Everyday Listening - Sound Art, Sound Installations, Sonic Inspiration

Entries in deepmind (1)

Monday

Jun052017

Using neural networks to create new music

Monday, June 5, 2017 at 18:01 tagged

deepmind,

generative,

network,

neural,

neuralnetwork,

wavenet

I think creative sampling as we know it is going to change. Here is a sample I generated based on two Radiohead albums using a neural network. It is based on a Tensorflow implementation of the WaveNet algorithm described by Deepmind.

Deepmind is a Google-owned company focusing on artificial intelligence. They’re trying to create neural networks that are “intelligent”: can play video games, collaborate with clinicians, or solve how to use vastly less energy in data centers, for example. Last year, they published a paper about WaveNet, a deep neural network for speech and audio synthesis. While most neural network-related experiments in the field of sound and music are about the descriptors of sound or just data-sets describing audio (MIDI, for example), WaveNet actually looks at the tiniest grains of digital sound possible: samples.

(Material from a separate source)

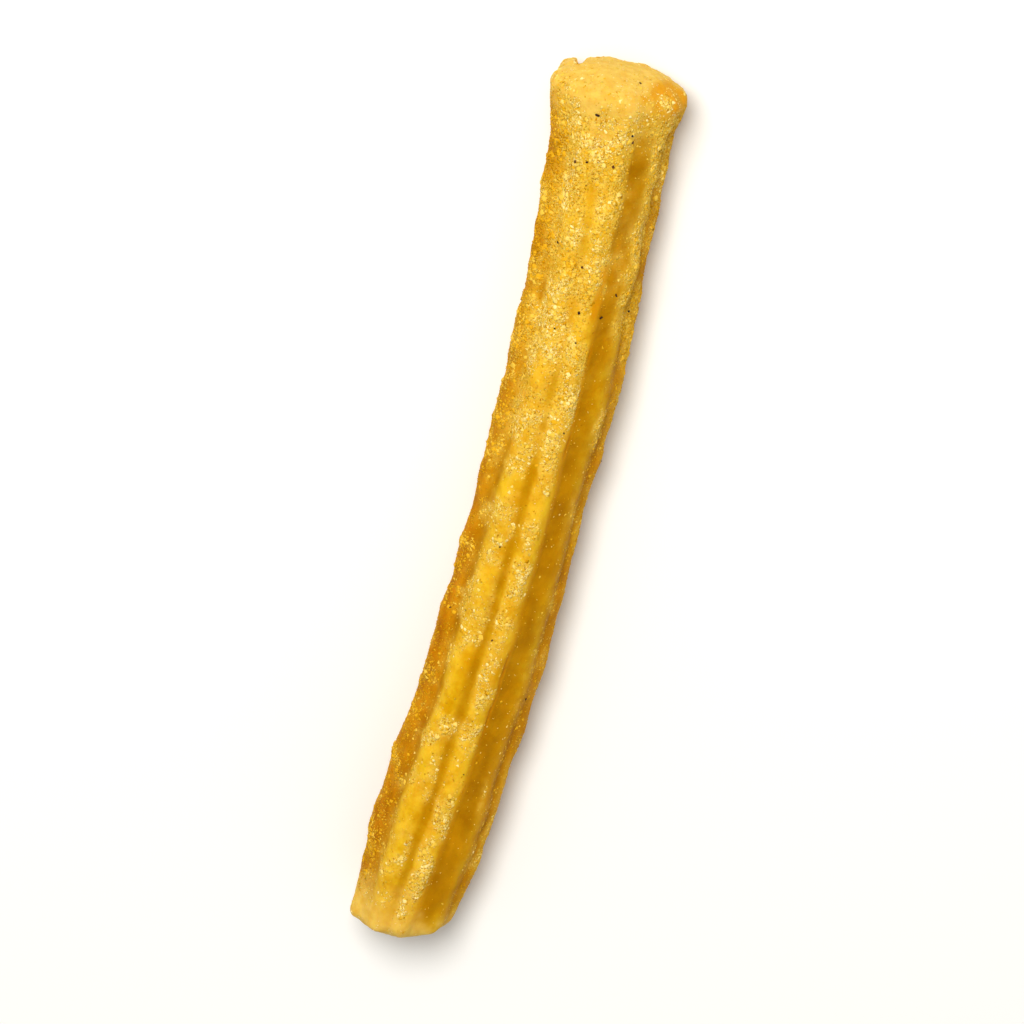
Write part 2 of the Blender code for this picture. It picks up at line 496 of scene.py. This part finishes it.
def mesh_from(name, points, corners, counts):
    """A mesh of faces given by their corners' vertex numbers, one face after another."""
    mesh = bpy.data.meshes.new(name)
    mesh.vertices.add(len(points))
    mesh.vertices.foreach_set("co", np.ravel(points))
    mesh.loops.add(len(corners))
    mesh.loops.foreach_set("vertex_index", corners)
    mesh.polygons.add(len(counts))
    mesh.polygons.foreach_set("loop_start", np.cumsum(counts) - counts)
    mesh.update(calc_edges=True)
    return mesh


def add_piece(name, mesh):
    """A visible piece that belongs to the churro."""
    piece = bpy.data.objects.new(name, mesh)
    bpy.context.scene.collection.objects.link(piece)
    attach(piece, "root")
    return piece


def add_share(mesh, name, values):
    """Gives each of a mesh's points a value that its material can read."""
    mesh.attributes.new(name, "FLOAT", "POINT").data.foreach_set("value", values)


# What the dough's material reads, each a field of Dough
SHARES = ("coat", "film", "frost", "crease", "crest", "groove", "pale", "amber", "brown_and_shade")


def add_dough(dough):
    """The dough's piece: quads between the rows, and a fan round each tip's single point."""
    body = dough.points[1:ROWS].reshape(-1, 3)
    points = np.concatenate([body, dough.points[[0, ROWS], 0]])
    first = np.arange((ROWS - 2) * COLUMNS).reshape(-1, COLUMNS)
    right = np.roll(first, -1, axis=1)
    quads = np.stack([first, right, right + COLUMNS, first + COLUMNS], axis=-1)
    far_tip, near_tip = len(body), len(body) + 1
    start, after = first[0], right[0]
    far_fan = np.stack([np.full(COLUMNS, far_tip), after, start], axis=-1)
    last = (ROWS - 2) * COLUMNS
    near_fan = np.stack([np.full(COLUMNS, near_tip), start + last, after + last], axis=-1)
    corners = np.concatenate([quads.ravel(), far_fan.ravel(), near_fan.ravel()])
    counts = np.concatenate([np.full(quads.size // 4, 4), np.full(2 * COLUMNS, 3)])
    mesh = mesh_from("dough", points, corners, counts)
    mesh.shade_smooth()
    for name in SHARES:
        field = getattr(dough, name)
        values = np.concatenate([field[1:ROWS].ravel(), field[[0, ROWS], 0]])
        add_share(mesh, name, values)
    unwrap(mesh, corners, counts)
    piece = add_piece("dough", mesh)
    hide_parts("churro")
    return piece


def unwrap(mesh, corners, counts):
    """Lays the skin out flat for baking: round the stick along U, along it on V."""
    row, column = np.divmod(corners, COLUMNS)
    face = np.repeat(np.arange(len(counts)), counts)
    # the two tips' points come after those of the rows
    pole = corners >= (ROWS - 1) * COLUMNS
    row = np.where(pole, np.where(column == 0, -1, ROWS - 1), row)
    column = column.astype(float)
    own = np.where(pole, np.nan, column)
    lowest = np.full(len(counts), np.inf)
    np.fmin.at(lowest, face, own)
    highest = np.full(len(counts), -np.inf)
    np.fmax.at(highest, face, own)
    # a face that closes the round has the first column's points past the last one
    wraps = (highest - lowest) > COLUMNS / 2
    column += COLUMNS * (wraps[face] & (column == 0) & ~pole)
    # a tip's point goes midway between its face's other two
    middle = np.where(wraps, COLUMNS - 0.5, lowest + 0.5)
    column = np.where(pole, middle[face], column)
    uv = np.stack([column / COLUMNS, (row + 1) / ROWS], axis=-1)
    mesh.uv_layers.new(name="OFBake").data.foreach_set("uv", uv.ravel())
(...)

screenshot from a gif in the paper “WaveNet: A Generative Model for Raw Audio”

As you probably know, digital audio consists of measurements. A CD contains 44100 data points per second, that makes up the waveform which is, when played back, converted back into a continuous signal by the DAC (Digital to Analog-converter), which will then be converted back into sound by your speakers that make the air vibrate. The WaveNet model actually uses these samples as input, trying to learn what will come after the current sample. It creates a possibility space of where one can . If it has learnt this, it can then start generating samples, based on the model the neural network has created (As I’m just starting out in the field of neural nets, this might be totally wrong, please feel free to correct me!).

screenshot from a gif in the paper “WaveNet: A Generative Model for Raw Audio”

The paper on WaveNet describes how it was originally created to do better Text-to-Speech. The researchers found, however, that when they didn’t tell the model what to say, it still generated sound. But without meaning. The samples in the paper were super interesting to me. Half a year later, the all-round musician Espen Sommer Eide wrote a (great!) article on “Deep Learning Dead Languages”. Some audio from Espen’s article:

Audio examples from Espen Sommer Eide’s article

Moving to a new studio, and finally having the time to set up computers with a proper video card to work these algorithms, I wondered how a quite diverse database of musical material would work as a training set, and decided to train a neural net on two Radiohead albums for about a few days last week. What do you think of the results? While I don’t think it’s particularily musical, it has a very organic quality that could be very useful for sampling. To make this into a musical piece, we might need yet another algorithm to structure the creations from this WaveNet algorithm in (macro)time.

Since the Deepmind paper became public, various people have made several implementations available on Github. This is the one that I used.